The aim of this work was to deliver two-way speech-to-speech translation on a handheld. The original Babylon project intention was to use an updated platform that was currently used in the one-way Phraselator system . But as that platform was not yet ready we decided to aim for a consumer off-the-shelf (COTS) PDA.
From our experience in other project in delivering on limited hardware platforms we have felt it better to aim for the intended hardware platform at the start rather than assume the platform will improve of the length of the project.
Our first intention was to design a architecture that would allow component to reside either on the device itself or on external servers accessed through a wireless link. Although the ultimate result should not rely on wireless links to server, this architecture would allow us develop and test the components before they were ported to the PDA itself.
Cepstral and Multimodal Technologies had already spent significant effort in produce speech synthesizers and speech recognizers respectively, that were optimized for the StrongARM platform. The process available on most PDAs today is the StrongARM SA1110 (206MHz) or the XScale, used directly as a StrongARM replacement. Neither of these processors are particularly fast and neither offer floating point. Although floating point instructions can be emulated this is far too slow for core functions. Although the Arabic speech models were built just for this projects, and the English speech models were adapted, it was necessary to have already developed the core engines and related model building systems before hand in order to delivery a full two way system in a new language in such a short time.
The engines used for interlingua translation had not yet been ported to Windows CE. Thus at first we used a wireless connection between the PDA and a Linux server to provide the interlingua-to-text part of the both the English and Arabic generation. We later replaced this with an on-device statistical generator that was computationally light enough to run on the device itself. That this statistical generation could be run on the device was not because statistical generation is inherently more less computationally intensive than the rule based generator but that the statistical generator was developed with a port of Windows CE in mind.
The parser part of the system was moved into the recognizer so that the parsing restrictions could better constrain recognition. On such a limited device efficient recognition is important and linking the ASR decoder with a strong appropriate language model is a good thing to do.
The whole system was built as a single binary, being the best use of the process model under Windows CE. Each module maps in its appropriate language data files. Although at present we only have examples in English and Arabic there is nothing language specific in the basic engines.

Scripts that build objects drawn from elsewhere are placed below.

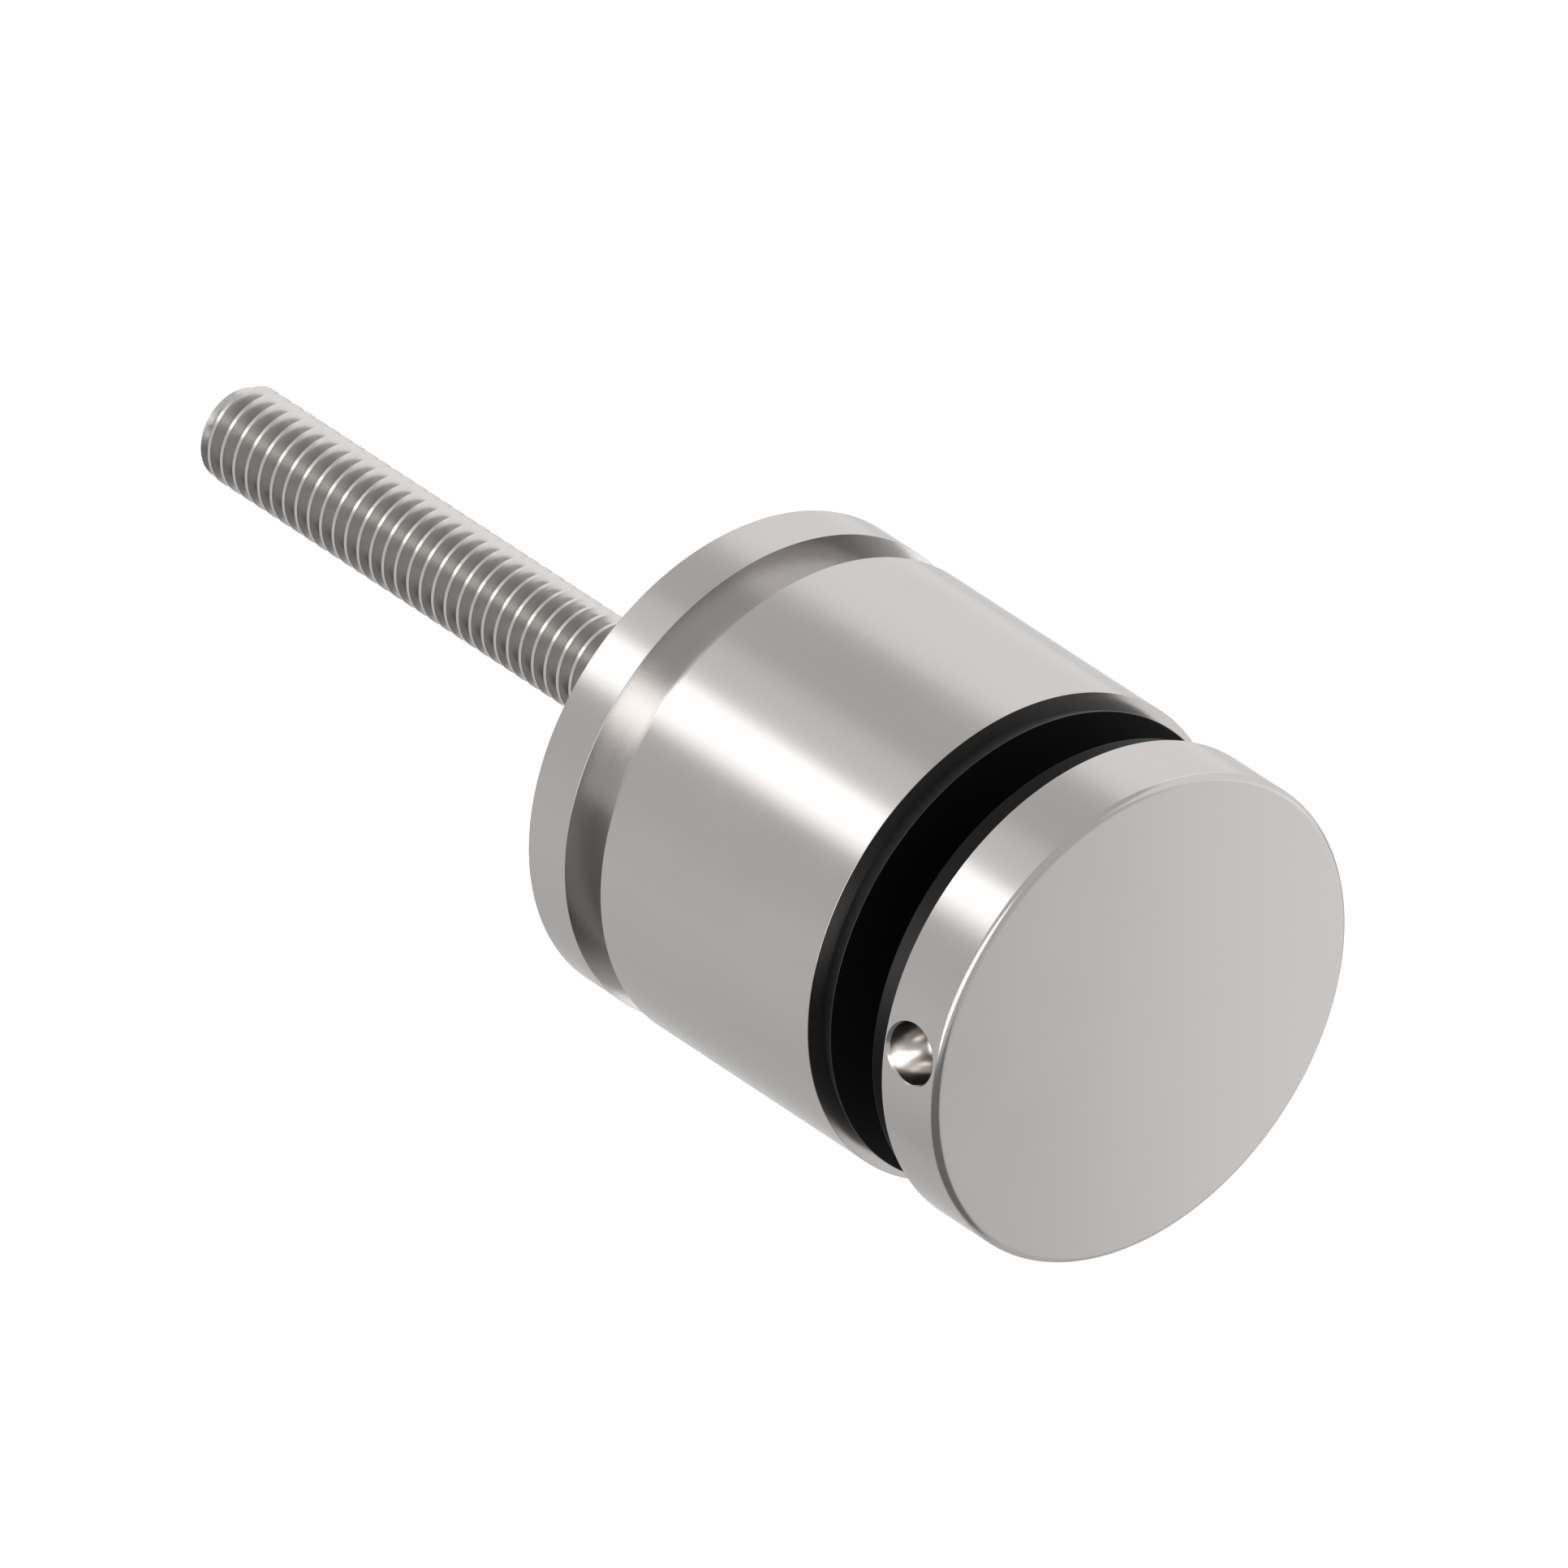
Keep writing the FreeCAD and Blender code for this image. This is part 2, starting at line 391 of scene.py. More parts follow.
def round_off(mesh, rings, width, segments):
    """Bevel the edges of the given rings, each (radius, y)."""
    bmesh.ops.bevel(
        mesh,
        geom=[
            edge
            for radius, y in rings
            for edge in mesh.edges
            if at_radius(edge, radius) and at_level(edge, y)
        ],
        offset=width,
        offset_type="OFFSET",
        segments=segments,
        profile=0.5,
        affect="EDGES",
        material=-1,
    )


def cut(mesh, level, side, clear):
    """Slice a mesh across the axis; when asked, clear what lies beyond on a side, +1 or -1."""
    bmesh.ops.bisect_plane(
        mesh,
        geom=mesh.verts[:] + mesh.edges[:] + mesh.faces[:],
        dist=WELD,
        plane_co=AXIS * level,
        plane_no=AXIS * side,
        clear_outer=clear,
    )


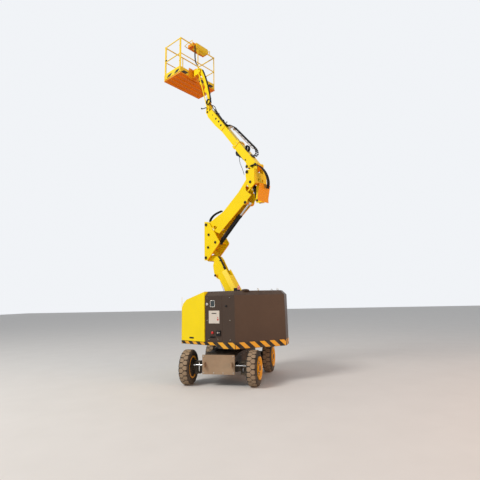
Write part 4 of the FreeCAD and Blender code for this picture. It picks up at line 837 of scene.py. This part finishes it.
for number, (x, y) in enumerate(((-1.0, 0.2), (-1.05, -0.45), (-0.62, -0.8))):
    eye = Piece("tail_lifting_eye_%d" % number, "turntable", "zinc")
    ring_line = []
    for step in range(13):
        angle = math.pi * 2 * step / 12
        ring_line.append((x + math.cos(angle) * 0.02, y, HOOD_HIGH + 0.026 + math.sin(angle) * 0.02))
    eye.tube(ring_line, 0.006, sides=8, steps=2)
    eye.disc((x, y, HOOD_HIGH), (0, 0, 1), 0.02, 0.006)
    eye.done(slot="rod_chrome")

# Pins, seen from the boom's sides

PINS = (
    # name, body, x, z, half width of what the pin ends in, radius
    ("root", "turntable", ROOT, 0.178, 0.036),
    ("root_link", "turntable", plus(ROOT, LOW_LINK), 0.178, 0.03),
    ("lift_foot", "turntable", LIFT_FOOT, 0.178, 0.03),
    ("lift_lug", "lower_boom_body", LIFT_LUG, 0.15, 0.03),
    ("knee", "knuckle_body", KNEE, 0.192, 0.038),
    ("knee_link", "knuckle_body", plus(KNEE, LOW_LINK), 0.192, 0.032),
    ("crook", "knuckle_body", CROOK, 0.192, 0.038),
    ("crook_link", "knuckle_body", plus(CROOK, HIGH_LINK), 0.192, 0.032),
    ("apex", "knuckle_body", APEX, 0.192, 0.032),
    ("ear", "riser_body", EAR, 0.143, 0.036),
    ("head", "head_body", HEAD, 0.242, 0.038),
    ("head_link", "head_body", plus(HEAD, HIGH_LINK), 0.24, 0.032),
    ("main", "head_body", MAIN, 0.135, 0.036),
    ("main_foot", "head_body", MAIN_FOOT, 0.062, 0.03),
    ("tip", "main_inner_body", TIP, 0.075, 0.026),
    ("jib", "jib_base_body", JIB, 0.07, 0.016),
    ("jib_end", "jib_end_body", JIB_END, 0.07, 0.016),
)
for pin_name, body, (x, z), half, radius in PINS:
    pin = Piece("pin_" + pin_name, body, "pin_black")
    for side in (-1, 1):
        pin.disc((x, half * side, z), (0, side, 0), radius, 0.008)
        pin.box((x - radius * 0.9, x + radius * 0.9), tuple(sorted(((half + 0.008) * side, (half + 0.012) * side))),
                (z - radius * 0.28, z + radius * 0.28))
        for offset in (-0.6, 0.6):
            pin.bolt((x + radius * offset, (half + 0.012) * side, z), (0, side, 0), radius * 0.2)
    pin.done(bevel=0.001)

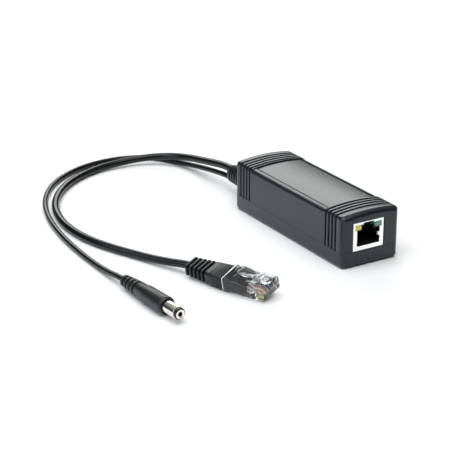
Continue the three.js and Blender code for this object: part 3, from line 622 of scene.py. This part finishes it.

At run time the system uses around 28Mb of memory and hence can comfortably run on a 64Mb PDA. However as the run-time memory and the storage memory are distinct on most PDAs we also need a separate storage card installed to hold the system (about 30Mb). We have been using Compaq (HP) iPaq 3800 series machines (StrongARM 206MHz) and 3900 series machines (XScale 400MHz) for basic development but also have ported the system to the Dell Axim and the one-way Phraselator hardware. The Dell Axim (XScale 300MHz) has only 32Mb, but we found the system ran well, though slower than on 64Mb machines.